Luther was taking a stand for or choosing a sides in debates regarding the Eucharist that had been taking place in Europe for a good century before he began writing. As Chaz notes he was siding with the Nominalists against the Aristotelian Scholastics in the question of the nature of the change in transubstantiation. He expressed this best in the Smalcald Articles III.VI.5 "As regards transubstantiation, we care nothing about the sophistical subtlety by which they teach that bread and wine leave or lose their own natural substance, and that there remain only the appearance and color of bread, and not true bread. For it is in perfect agreement with Holy Scriptures that there is, and remains, bread, as Paul himself calls it, 1 Cor. 10:16: The bread which we break. And 1 Cor. 11:28: Let him so eat of that bread."

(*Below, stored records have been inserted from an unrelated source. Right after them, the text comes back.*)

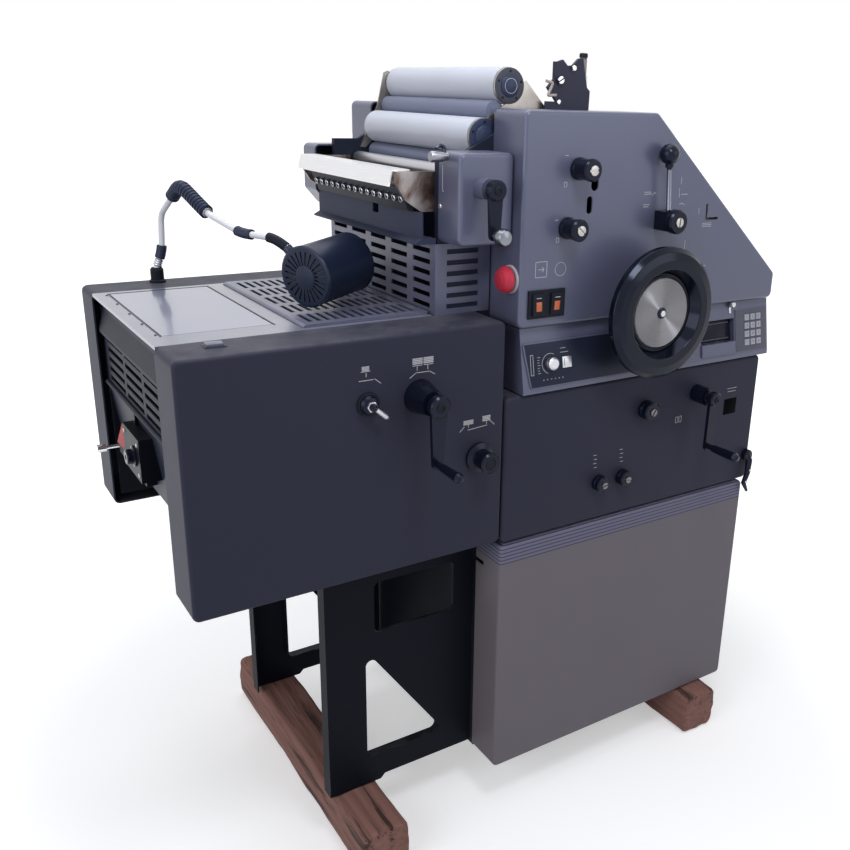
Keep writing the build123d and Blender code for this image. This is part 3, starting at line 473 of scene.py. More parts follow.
near_face = front(0, 0)
scale_rows = ((0, 673), (2, 664), (1, 655), (3, 646))
near_marks = {
    "toggle_marks": [
        [(-298, 919), (-314, 919)], [(-305, 910), (-305, 916)], [(-318, 903.5), (-292, 903.5)],
        [(-289, 904), (-278, 895)],
    ],
    "crank_marks": [
        [(-217, 916.5), (-199.5, 916.5)], [(-195.6, 916.5), (-178, 916.5)], [(-209, 908), (-209, 915)],
        [(-188, 908), (-188, 915)], [(-223, 896), (-211, 904), (-184, 903.5), (-174, 897)],
    ],
    "knob_marks": [
        [(-121, 780), (-112, 788)], [(-104, 781), (-63, 784)], [(-56.5, 792), (-47, 783)],
        [(-103, 786), (-103, 790)], [(-64, 787), (-64, 791)],
    ],
    "power_marks": [
        frame_of(33, 58, 1049, 1077), arc(89.3, 1061, 12.5, 0, 360), [(40, 1063), (52, 1063)],
        [(48, 1067), (52, 1063), (48, 1059)],
    ],
    "lever_marks": [
        [(281, 1189.6), (300, 1190)], [(281, 1193.5), (297, 1193.5)], [(302, 1187), (306, 1193), (310, 1190)],
        [(280.5, 1170), (295, 1170)], [(280.5, 1166), (293, 1166)], [(374.6, 1219), (374.4, 1207)],
        [(371.5, 1198), (372, 1181.5)], [(377, 1187), (394, 1187)], [(375, 1168), (381, 1170), (388, 1166.5)],
        [(399.3, 1095.6), (399, 1081), (394, 1078.7)], [(450, 1042), (463, 1042)], [(430, 1148), (430, 1158)],
        frame_of(88, 94, 1208, 1216), frame_of(76, 82, 1110, 1118), [(88, 1262), (94, 1262)],
        [(72, 1150), (78, 1150)],
    ],
    "slot_marks": [[(443, z), (468, z)] for z in (1121.5, 1124.7, 1127.9)],
    "lower_marks": [
        *([(x + shift, z), (x + shift + 7, z)] for x in (198, 268) for shift, z in scale_rows),
        frame_of(420, 427, 706, 719), frame_of(430, 437, 706, 719), [(572, 760), (600, 760)],
        [(574, 753), (598, 753)],
    ],
}
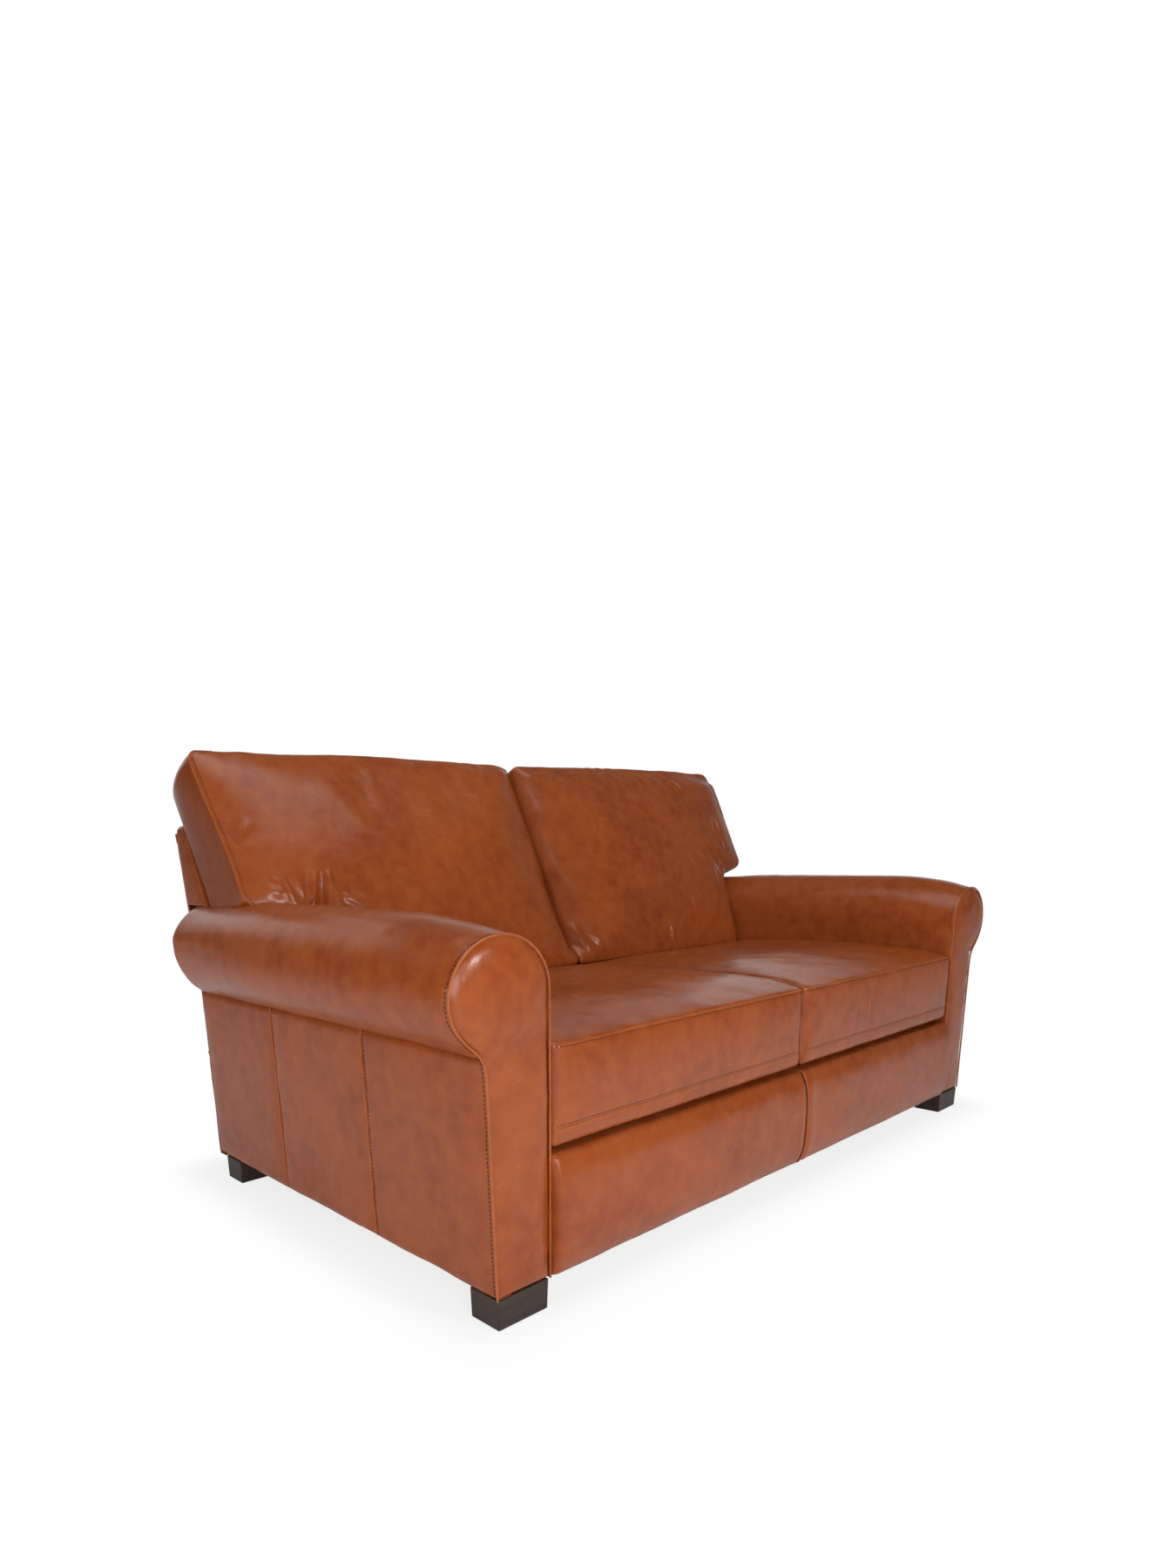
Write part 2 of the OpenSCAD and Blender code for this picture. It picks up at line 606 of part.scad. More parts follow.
// A section from a0 to a1: its front swells forwards and its rear swells back
module pillow_section(a0, a1) {
    mid = (a0 + a1) / 2;
    half = (a1 - a0) / 2;
    polygon(concat(
        [for (i = [0:CURVE_STEPS]) let (t = 2 * i / CURVE_STEPS - 1) [mid + half * t, -back_crown * crown(t)]],
        [for (i = [0:CURVE_STEPS]) let (t = 1 - 2 * i / CURVE_STEPS)
            [mid + half * t, back_cushion_t + back_rear_crown * crown(t)]]));
}

module back_cushion(side) color(LEATHER) placed() on_side(side) difference() {
    translate([0, cushion_foot_y, seat_h]) rotate([90 - back_rake, 0, 0]) mirror([0, 0, 1]) intersection() {
        translate([0, 0, -back_crown]) linear_extrude(back_cushion_t + back_crown + back_rear_crown) back_outline();
        rotate([90, 0, 90]) linear_extrude(cushion_x2) pillow_section(0, back_w);
        translate([0, back_w, 0]) rotate([90, 0, 0]) linear_extrude(back_w)
            pillow_section(seat_x0, cushion_x2);
    }
    // it rests on the seat cushion, and its ear on the arm
    block(0, outer_x, 0, arm_depth + back_h, 0, seat_h + rest_gap);
    block(seat_x1, outer_x, 0, arm_depth + back_h, 0, arm_h + rest_gap);
}

// ---------------------------------------------------------------- feet

module foot(side, end) color(ESPRESSO) placed() difference() {
    translate([foot_x(side) - foot_w / 2, foot_y(end), glide_out]) cube([foot_w, foot_d, foot_h - glide_out]);
    translate([foot_x(side), foot_y(end) + foot_d / 2, 0]) cylinder(r = glide_r + running_gap, h = glide_t);
    translate([foot_x(side), bolt_y(end), foot_h - bolt_depth])
        cylinder(r = bolt_r + running_gap, h = foot_h);
}

module at_bolts() for (side = [LEFT, RIGHT], end = [FRONT, REAR])
    translate([foot_x(side), bolt_y(end), 0]) children();

module foot_bolts() color(STEEL) placed() at_bolts() translate([0, 0, foot_h - bolt_depth])
    cylinder(r = bolt_r, h = bolt_depth + sill_h + NUT_FLANGE_T + bolt_r);

// A flange on top of the sill and a barrel down into it
module foot_nuts() color(STEEL) placed() at_bolts() difference() {
    union() {
        translate([0, 0, foot_h + sill_h - nut_depth]) cylinder(r = nut_r, h = nut_depth);
        translate([0, 0, foot_h + sill_h]) cylinder(r = nut_flange_r, h = NUT_FLANGE_T);
    }
    cylinder(r = bolt_r + running_gap, h = foot_h + sill_h + 2 * NUT_FLANGE_T);
}

module foot_glides() color(NYLON) placed() for (side = [LEFT, RIGHT], end = [FRONT, REAR])
    translate([foot_x(side), foot_y(end) + foot_d / 2, 0]) cylinder(r = glide_r, h = glide_t);

front_rail();
rear_rail();
spring_rail();
side_rail(LEFT);  // left_side_rail
side_rail(RIGHT);  // right_side_rail
center_rail();
corner_blocks();
corner_screws();
arm_board(LEFT, front_board_y);  // left_arm_front_board
arm_board(LEFT, rear_board_y);  // left_arm_rear_board
arm_sill(LEFT);  // left_arm_sill
arm_slats(LEFT);  // left_arm_slats
arm_lining(LEFT);  // left_arm_lining
arm_board(RIGHT, front_board_y);  // right_arm_front_board
arm_board(RIGHT, rear_board_y);  // right_arm_rear_board
arm_sill(RIGHT);  // right_arm_sill
arm_slats(RIGHT);  // right_arm_slats
arm_lining(RIGHT);  // right_arm_lining
back_post(-half_in, -rail_x);  // left_back_post
back_post(rail_x, half_in);  // right_back_post
back_post(-board_t / 2, board_t / 2);  // center_back_post
ear_post(LEFT);  // left_ear_post
ear_post(RIGHT);  // right_ear_post
back_top_rail();
back_lower_rail();
back_webbing();
seat_springs();
spring_clips();
seat_deck();
arm_cover(LEFT);  // left_arm_cover
arm_cover(RIGHT);  // right_arm_cover
arm_front_panel(LEFT);  // left_arm_front_panel
arm_front_panel(RIGHT);  // right_arm_front_panel
arm_welt(LEFT);  // left_arm_welt
arm_welt(RIGHT);  // right_arm_welt
outside_arm(LEFT, front_panel_t, side_seam_1);  // left_outside_front
outside_arm(LEFT, side_seam_1, side_seam_2);  // left_outside_middle
outside_arm(LEFT, side_seam_2, back_panel_y);  // left_outside_rear
outside_arm(RIGHT, front_panel_t, side_seam_1);  // right_outside_front
outside_arm(RIGHT, side_seam_1, side_seam_2);  // right_outside_middle
outside_arm(RIGHT, side_seam_2, back_panel_y);  // right_outside_rear
rail_cover(-half_in, 0);  // left_rail_cover
rail_cover(0, half_in);  // right_rail_cover
back_frame_cover();
outside_back_end(LEFT);  // outside_back_left
outside_back_middle();  // outside_back_center
outside_back_end(RIGHT);  // outside_back_right
dust_cover();
seat_cushion(LEFT);  // left_seat_cushion
seat_cushion(RIGHT);  // right_seat_cushion
back_cushion(LEFT);  // left_back_cushion
back_cushion(RIGHT);  // right_back_cushion
foot(LEFT, FRONT);  // front_left_foot
foot(RIGHT, FRONT);  // front_right_foot
foot(LEFT, REAR);  // rear_left_foot
foot(RIGHT, REAR);  // rear_right_foot
foot_bolts();
foot_nuts();
foot_glides();
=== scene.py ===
import json
import math
from contextlib import contextmanager

import bmesh
import bpy
import numpy as np
from mathutils import Matrix, Vector
from mathutils.bvhtree import BVHTree
from mathutils.kdtree import KDTree


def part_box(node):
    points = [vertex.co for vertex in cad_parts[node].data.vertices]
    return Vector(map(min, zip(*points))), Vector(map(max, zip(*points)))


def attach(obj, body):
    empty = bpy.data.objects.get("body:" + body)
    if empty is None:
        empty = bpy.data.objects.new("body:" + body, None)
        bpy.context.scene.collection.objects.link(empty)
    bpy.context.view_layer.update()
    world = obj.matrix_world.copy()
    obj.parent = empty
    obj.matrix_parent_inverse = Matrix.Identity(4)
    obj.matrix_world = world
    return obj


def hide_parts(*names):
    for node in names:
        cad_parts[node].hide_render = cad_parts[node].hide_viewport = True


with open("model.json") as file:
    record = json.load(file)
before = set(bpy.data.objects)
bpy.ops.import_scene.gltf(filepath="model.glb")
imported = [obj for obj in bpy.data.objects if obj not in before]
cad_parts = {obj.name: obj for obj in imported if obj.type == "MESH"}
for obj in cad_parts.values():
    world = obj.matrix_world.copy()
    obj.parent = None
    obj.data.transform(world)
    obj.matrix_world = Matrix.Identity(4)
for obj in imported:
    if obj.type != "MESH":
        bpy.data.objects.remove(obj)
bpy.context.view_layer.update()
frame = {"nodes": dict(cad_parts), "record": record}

LEFT, RIGHT = -1, 1
SIDE_NAMES = {LEFT: "left", RIGHT: "right"}

# ---- sizes, in metres, from the frame and from the sofa's own driving sizes
FRONT_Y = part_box("right_arm_front_panel")[0][1]     # front plane of the arms
HALF_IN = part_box("right_arm_cover")[0][0]           # inside face of an arm
FOOT_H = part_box("right_arm_cover")[0][2]            # underside of the body
ARM_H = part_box("right_arm_welt")[1][2]              # top of an arm
ARM_BACK_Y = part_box("right_arm_cover")[1][1]        # rear end of an arm
WALL_TOP_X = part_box("right_outside_front")[1][0]    # outside arm at the crease
RAIL_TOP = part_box("right_rail_cover")[1][2]
SEAM_1_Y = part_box("right_outside_front")[1][1]      # the two upright seams of the outside arm
SEAM_2_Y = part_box("right_outside_middle")[1][1]
OUT_BACK_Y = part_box("outside_back_center")[1][1]
BACK_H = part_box("back_frame_cover")[1][2]
BACK_SEAM_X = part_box("outside_back_center")[1][0]

ROLL_W = 0.189
ROLL_H = 0.170
ARM_LEAN = 0.015
SEAT_H = 0.411              # upper seam of the seat cushions
SEAT_LOW_SEAM = 0.280       # lower seam of their front border
SEAT_DEPTH = 0.588          # from the arm fronts to the foot of the back cushions
BACK_CUSHION_T = 0.138
BACK_CUSHION_H = 0.900
EAR_H = 0.607               # where the ears of the back cushions rest on the arms
BACK_RAKE = math.radians(25.6)
OUTSIDE_RAKE = math.radians(11.7)
BACK_TOP_T = 0.051
RAIL_CROWN = 0.017
BACK_TOP_R = 0.018          # rounding along the top of the back frame
WELT_R = 0.0019
SKIN = 0.0025               # thickness of the leather
ARM_FRONT_GAP = 0.0045      # from the front plane back to the leather of the arm

ROLL_RX = ROLL_W / 2
ROLL_RZ = ROLL_H / 2
ROLL_X = HALF_IN + ROLL_RX
ROLL_Z = ARM_H - ROLL_RZ
WALL_BASE_X = WALL_TOP_X - ARM_LEAN
CREASE_ANGLE = math.acos((WALL_TOP_X - ROLL_X) / ROLL_RX)
CREASE_Z = ROLL_Z - ROLL_RZ * math.sin(CREASE_ANGLE)
ARM_DEPTH_Y = OUT_BACK_Y - (BACK_H - BACK_TOP_R - CREASE_Z) * math.tan(OUTSIDE_RAKE)


def outside_y(z):
    """The outside back at height z: upright to the crease of the arms, then raked."""
    return ARM_DEPTH_Y + np.maximum(0, z - CREASE_Z) * math.tan(OUTSIDE_RAKE)


def inside_y(z):
    """The front of the back frame at height z."""
    return outside_y(BACK_H) - BACK_TOP_T - (BACK_H - z) * math.tan(BACK_RAKE)


# ---------------------------------------------------------------- node tools

def feed(tree, target, value):
    """Gives an input its constant, or links an output to it."""
    if isinstance(value, bpy.types.NodeSocket):
        tree.links.new(value, target)
    else:
        target.default_value = value


def add(tree, kind, inputs=None, **settings):
    """A node with its settings, and then its inputs by name or by number."""
    node = tree.nodes.new(kind)
    for key, value in settings.items():
        setattr(node, key, value)
    for key, value in (inputs or {}).items():
        feed(tree, node.inputs[key], value)
    return node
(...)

The other important issue rare discussed these days is the issue of Eucharist in both kinds. At the end of the Middle Ages it was usual practice to only give the laity the bread and not the wine. This was rejected by various groups most notable the Hussites who were a Czech movement at the beginning of the 15th century.

So while everyone likes to talk about the transubstantiation issue it was really a much more minor issue at least between Lutherans and Romanists then many other issues in regards to the Eucharist such as only giving the laity the Eucharist on Easter, the both kinds issue, and performing full masses with Eucharist where only the priest partook. Luther clearly understood that the transubstantiation issue was more of an academic theological issue then anything else. The reason people like to focus on this is to try and bring Luther closer to the Radical protestants like Zwingli. It was the one issue Luther was absolutely in disagreement with the Radicals about and was completely unwilling to compromise on. As a christian newspaper I recently saw at an elderly pastor's house I visited summarized the Lutheran belief on Communion is "IS is IS" which is written in contrast to the Radical view that "IS is Represents".